The rise of Islam is an extraordinary phenomenon. In one generation the Arab is a wanderer, half patriarch, half brigand, pasturing his flocks on the verge of the cultivated lands of more civilized peoples, and snatching such prey as hazard brought within his grasp; in the next he is a conqueror ruling from the Indian Ocean to the Atlantic, and threatening to extinguish Christendom. On the vanquished he imposed his religion and his social code; he had no art to impose. Having become by force of conquest and the exigencies of government a dweller in cities, he showed his incapacity to understand the work of his predecessors in such eccentricities as re-erecting their fallen buildings with the columns inverted, using the capital as base, and the base in the capital’s place. As architects he employed the natives of the countries he had overrun, in Egypt Copts and Greeks, who reproduced Byzantine forms and fixed the typical lines on which the development of “Arab art” was to take place. In this deference to local tendencies is to be found the origin of the wide divergencies of art in the Mohammedan world,—of Persian art in the east, and Moorish art in the west. The conquered and converted peoples continued to build, as far as the main plan was concerned, in the same way as they had built before their conversion, adapting their previous methods to present needs, and to the requirements of their conquerors.

In Barbary the development of art followed closely that of Spain. The Moorish art of Spain was chiefly Roman or Byzantine in origin; the first mosque built, that of Cordoba, is said to have been designed by architects from Byzantium. Columns used in its construction were brought from the ruins of Merida and other Roman towns, and even from distant parts of the Mediterranean. From this commencement sprang the later glories of Moorish art, exhibited in their most splendid developments at Granada in Spain, and Tlemçen in Algeria.

If in the scheme of its buildings Moorish architecture followed earlier examples, the Byzantine basilica and the Roman house, in its decorative features it was more distinctively Mohammedan. Yet if the Semite nourished his traditional aversion from the graven image, if the Prophet forbade idolatry and his disciples extended the prohibition to the portrayal of the human body, and enjoined that only trees, flowers and inanimate objects should be depicted; it is nevertheless necessary to seek some deeper cause for the objection of the western Mohammedans to any artistic representation of animal forms. This objection was by no means universal in the Mohammedan world. The Persian rejoiced in his pictures and statues. The explanation may be found perhaps in the zeal of the iconoclasts which had rent North Africa before the Arab invasion. Fathers of the Church had thundered against images; humbler Christians, such as the Copts in Egypt, had striven to dissociate their art from materialistic suggestions, and to find in geometric designs some expression of their aspirations for the infinite. But Hellenism, with its delight in nature, and especially the human form, was still dominant in Christian art. It disappeared before the onslaught from Arabia. The Coptic builder saw his opportunity. His abstract ideas fitted exactly with those of his new master.
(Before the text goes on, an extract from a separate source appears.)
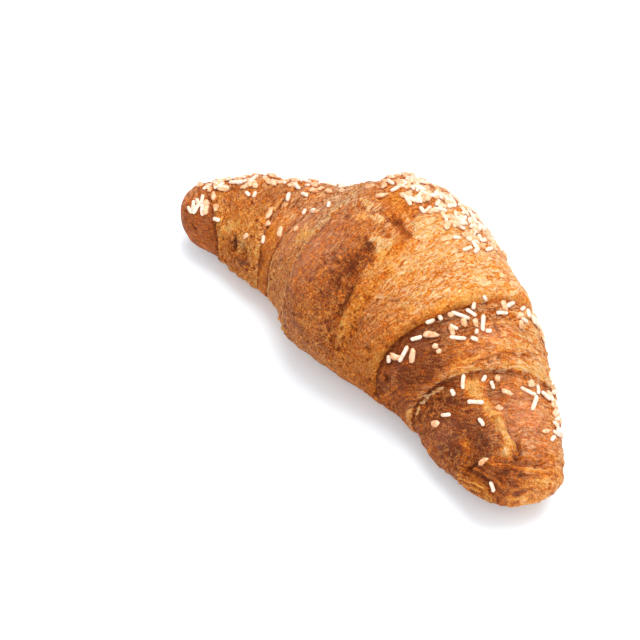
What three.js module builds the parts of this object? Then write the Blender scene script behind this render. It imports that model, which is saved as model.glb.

In his rhythmical representations of foliage, his polygonal figures and intersecting angles, may perhaps be found the germ of the characteristic motives of Mohammedan decoration.

ALGIERS: FOUNTAIN, RUE DE L’INTENDANCE

Its elements may be divided into three groups;—inscriptions in writing, and interlacements, rectilinear and curvilinear. It will be found that almost all Moorish decoration falls under one of these three heads. The inscriptions as a rule are not historic, but ornamental, verses of the Koran, pious sentences and so forth. The style is at first sober and monumental, more stately than the cursive hand in ordinary use. As we should expect, it became in time more elaborate and fantastic, harmonizing well with the decorative interlacements which commonly surround the lettering. The inscriptions themselves are often in geometrical form, so as to give at first sight the impression of a pattern; for instance, a sentence may be repeated four times around a central letter.

To the variety of geometrical and curvilinear interlacements there is obviously no limit. Angles, straight lines and curves are frequently combined in the style we denominate arabesque, a style which has prevailed far beyond the limits of Arab conquest, and is particularly a feature of Venetian art. Late examples show great development, especially on floral lines. Leaves of particular trees, notably the palm, are represented. But a mathematical suggestion does not cease to prevail. The passion for interlacement and for excessive decoration of surface gives rise to curious vagaries,—such are the intricate intersection of arches, the breaking up of the arch itself into subsidiary arches, and the “stalactites” which commonly adorn the roof of the mihrab, the Holy of Holies. It is not without interest when visiting a mosque to note these developments and to strive to trace them to their original elements.

Our insight into the Arab mind is so limited, we have ourselves so slight an inclination to the symbolic and the mystic, so strong a preference for directness in art and speech, for “straight-flung words and few,” that we may well hesitate to dogmatize in such a matter as Moorish decoration. In the light of our own tame submission to a superabundance of ecclesiastical and domestic ornament which is without significance we should regard it as merely a habit of clothing blank spaces with conventional markings. Yet it may be that the spiritual dreamer, ever intent on the conception of an abstract deity, rejecting with scorn the idea of a God made flesh and dwelling among men, finds in the geometrical expressions of unending line and angle, in the interminable intricacies of the interlacing curve, some harmony with his own longings, and some suggestion of the Infinite.